Moonstone: The Boy Who Never Was
Author
Sjón
Publisher
Farrar, Straus, and Giroux
Place
New York
Year
2016
Category
English translations
Review Author
Björn Halldórsson

(Mánasteinn: drengurinn sem aldrei var til, 2013)

The winner of the 2013 Icelandic Literature Prize, Moonstone is set in Reykjavík in 1918; an extremely calamitous year for Iceland and also the year that the country was granted sovereignty from Denmark.
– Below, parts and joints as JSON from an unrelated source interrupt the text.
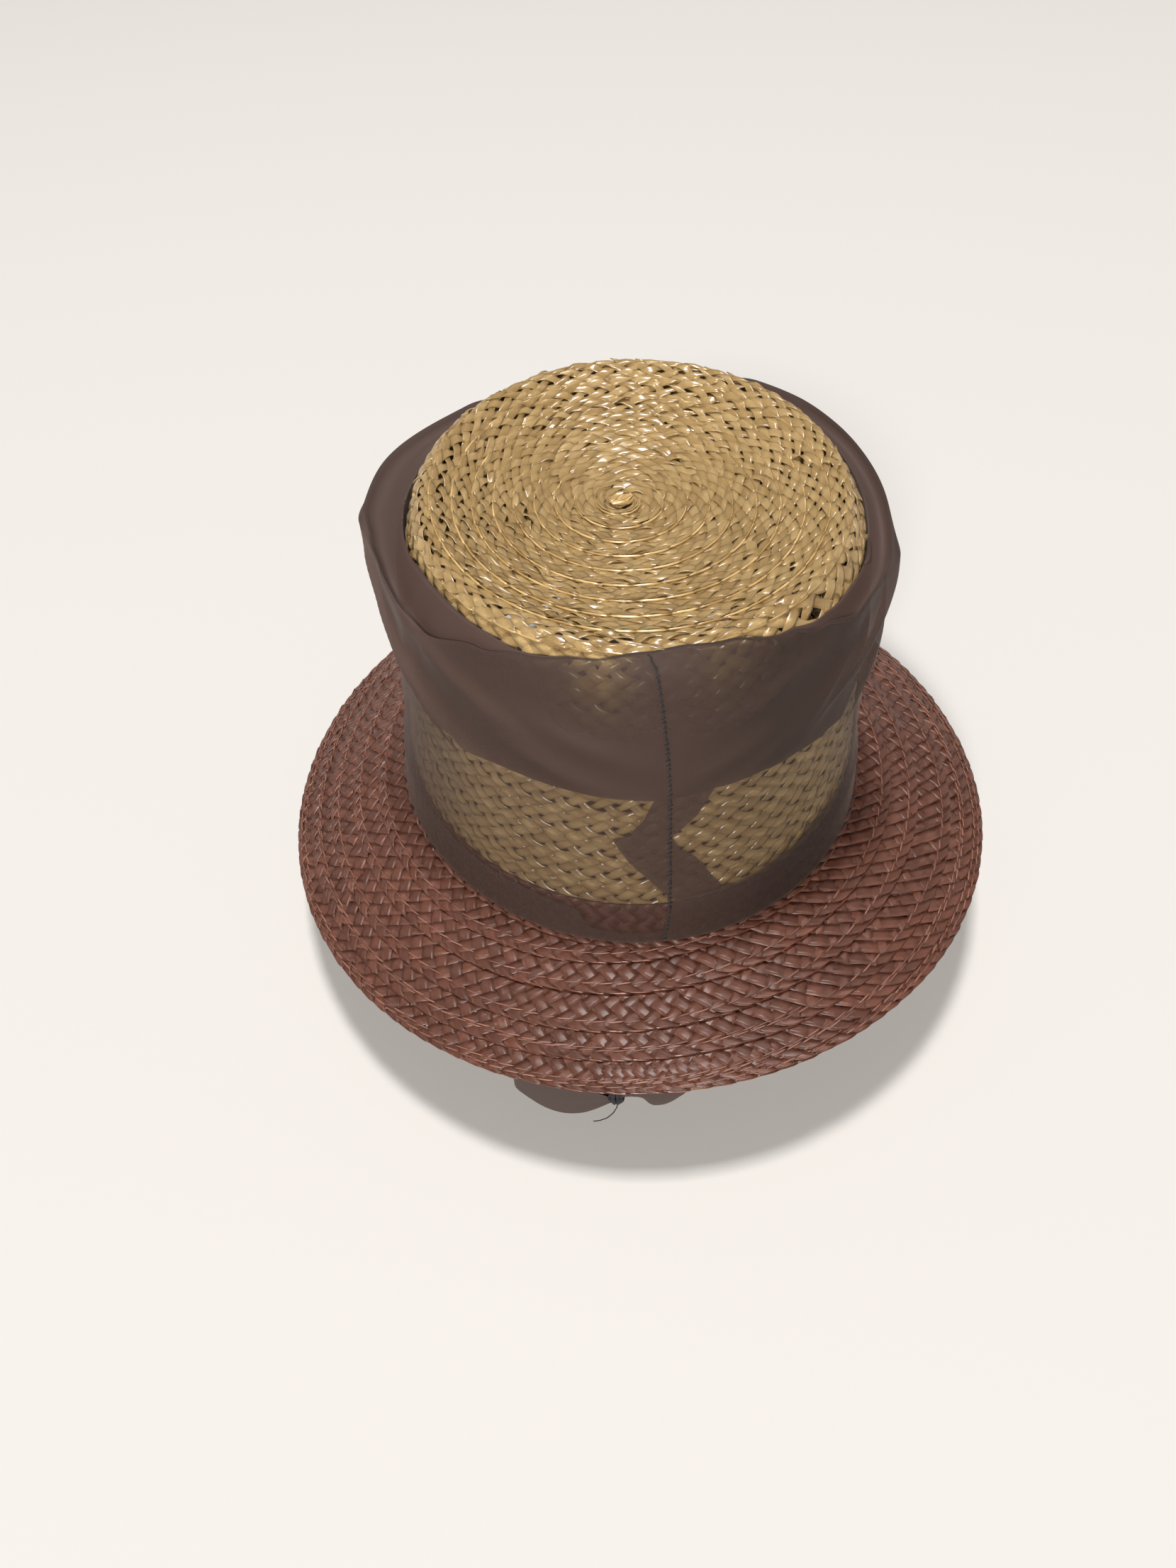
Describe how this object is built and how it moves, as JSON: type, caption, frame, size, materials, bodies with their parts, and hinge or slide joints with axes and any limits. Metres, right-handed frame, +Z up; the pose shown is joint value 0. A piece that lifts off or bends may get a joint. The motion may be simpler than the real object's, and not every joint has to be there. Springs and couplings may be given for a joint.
{
  "type": "lady's straw hat with a chiffon-wrapped crown",
  "caption": "Tall oval straw crown with a sunken tip on a wide drooping straw brim, with a sheer chiffon wrap round the crown and a small ribbon bow under the back.",
  "frame": {"origin": "middle of the head opening, in the plane of the crown's lower edge", "axes": "+Z up along the crown, +Y the way the wearer looks, -Y the seam and the bow at the back"},
  "size_m": [0.2652, 0.2982, 0.1473],
  "materials": {
    "crown_straw": "natural plaited straw braid with a soft gloss",
    "brim_straw": "brown dyed flat straw braid with a satin gloss",
    "chiffon": "sheer brown silk chiffon",
    "ribbon": "brown woven ribbon",
    "thread": "dark navy sewing thread"
  },
  "bodies": {
    "root": {"crown": "crown_straw", "brim": "brim_straw", "chiffon_wrap": "chiffon", "bow_loop_left": "ribbon", "bow_loop_right": "ribbon", "bow_knot": "thread"}
  },
  "joints": []
}
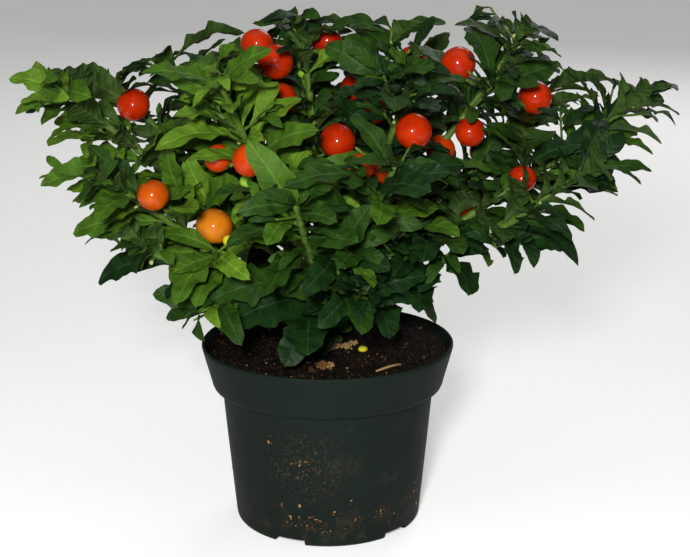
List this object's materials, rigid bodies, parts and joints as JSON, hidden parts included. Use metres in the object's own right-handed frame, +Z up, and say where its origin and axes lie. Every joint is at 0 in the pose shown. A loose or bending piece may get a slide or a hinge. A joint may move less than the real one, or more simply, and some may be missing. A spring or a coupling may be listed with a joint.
{
  "type": "potted jerusalem cherry",
  "caption": "Low, wide evergreen shrub with lance-shaped leaves and round orange-red berries, in its nursery pot of soil",
  "frame": {"origin": "middle of the pot's flat underside, on the plane that it stands on", "axes": "+Z up; -Y is the front, the side the picture shows; +X is to the right of that front"},
  "size_m": [0.3057, 0.2336, 0.2447],
  "materials": {
    "pot": "satin dark grey-green moulded plastic",
    "soil": "moist dark peat",
    "bark": "thin grey-brown bark",
    "bough": "smooth green stem",
    "foliage": "glossy green leaves with orange-red berries"
  },
  "bodies": {
    "root": {"pot": "pot", "soil": "soil", "trunk": "bark", "bough_back": "bough", "bough_back_left": "bough", "bough_back_right": "bough", "bough_far_left_back": "bough", "bough_far_right_back": "bough", "bough_front": "bough", "bough_front_low": "bough", "bough_front_low_right": "bough", "bough_front_mid": "bough", "bough_front_right": "bough", "bough_inner_back": "bough", "bough_inner_right": "bough", "bough_left_front": "bough", "bough_left_long": "bough", "bough_left_low": "bough", "bough_low_back": "bough", "bough_low_back_left": "bough", "bough_low_back_right": "bough", "bough_low_left": "bough", "bough_low_right": "bough", "bough_low_right_back": "bough", "bough_right_far": "bough", "bough_right_low": "bough", "bough_right_mid": "bough", "bough_right_top": "bough", "bough_top_left": "bough", "bough_top_right": "bough", "bough_upper_left": "bough", "foliage_back": "foliage", "foliage_back_left": "foliage", "foliage_back_right": "foliage", "foliage_far_left_back": "foliage", "foliage_far_right_back": "foliage", "foliage_front": "foliage", "foliage_front_low": "foliage", "foliage_front_low_right": "foliage", "foliage_front_mid": "foliage", "foliage_front_right": "foliage", "foliage_inner_back": "foliage", "foliage_inner_right": "foliage", "foliage_left_front": "foliage", "foliage_left_long": "foliage", "foliage_left_low": "foliage", "foliage_low_back": "foliage", "foliage_low_back_left": "foliage", "foliage_low_back_right": "foliage", "foliage_low_left": "foliage", "foliage_low_right": "foliage", "foliage_low_right_back": "foliage", "foliage_right_far": "foliage", "foliage_right_low": "foliage", "foliage_right_mid": "foliage", "foliage_right_top": "foliage", "foliage_top": "foliage", "foliage_top_left": "foliage", "foliage_top_right": "foliage", "foliage_upper_left": "foliage"}
  },
  "joints": []
}
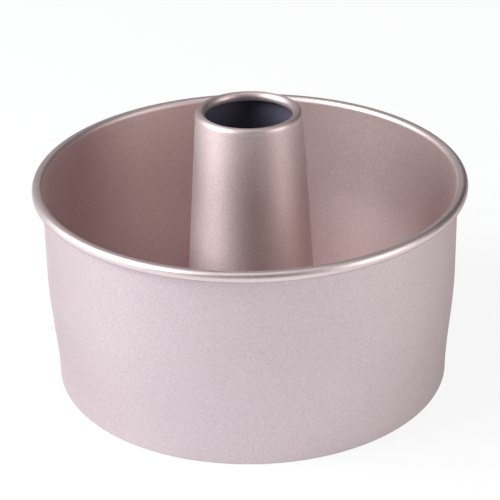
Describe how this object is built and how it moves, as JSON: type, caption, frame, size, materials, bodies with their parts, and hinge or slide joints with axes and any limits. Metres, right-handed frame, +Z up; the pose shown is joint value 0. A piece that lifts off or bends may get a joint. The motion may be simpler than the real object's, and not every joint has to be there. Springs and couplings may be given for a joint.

As the nation prepares for the break with the Danish crown, Icelanders are undergoing two simultaneous catastrophes: the ongoing eruption of mount Katla, whose ash clouds blot out the sun, and a sudden outbreak of Spanish flu, which has infected two thirds of Reykjavík’s population. In this apocalyptic landscape we find ourselves in the company of Máni Steinn, a teenage orphan living with his elderly aunt in Reykjavík. Máni Steinn is a social outcast in more ways than one – though primarily on account of his sexuality, at a time when the term “homosexual” is barely recognised in Iceland. However, his exclusion is also due to his intense infatuation with the emerging art of the silver screen, which causes him to impose a cinematic distance on reality, warping his ash-stricken surroundings into the black and white world of the celluloid.

Using this pivotal moment in the nation’s history, Sjón tells a unique and fantastical story that celebrates otherness and provides glimpses of a different world. In many ways, this tiny novel acts as a prism; every word and image is chosen with meticulous care in order to refract the reader’s gaze.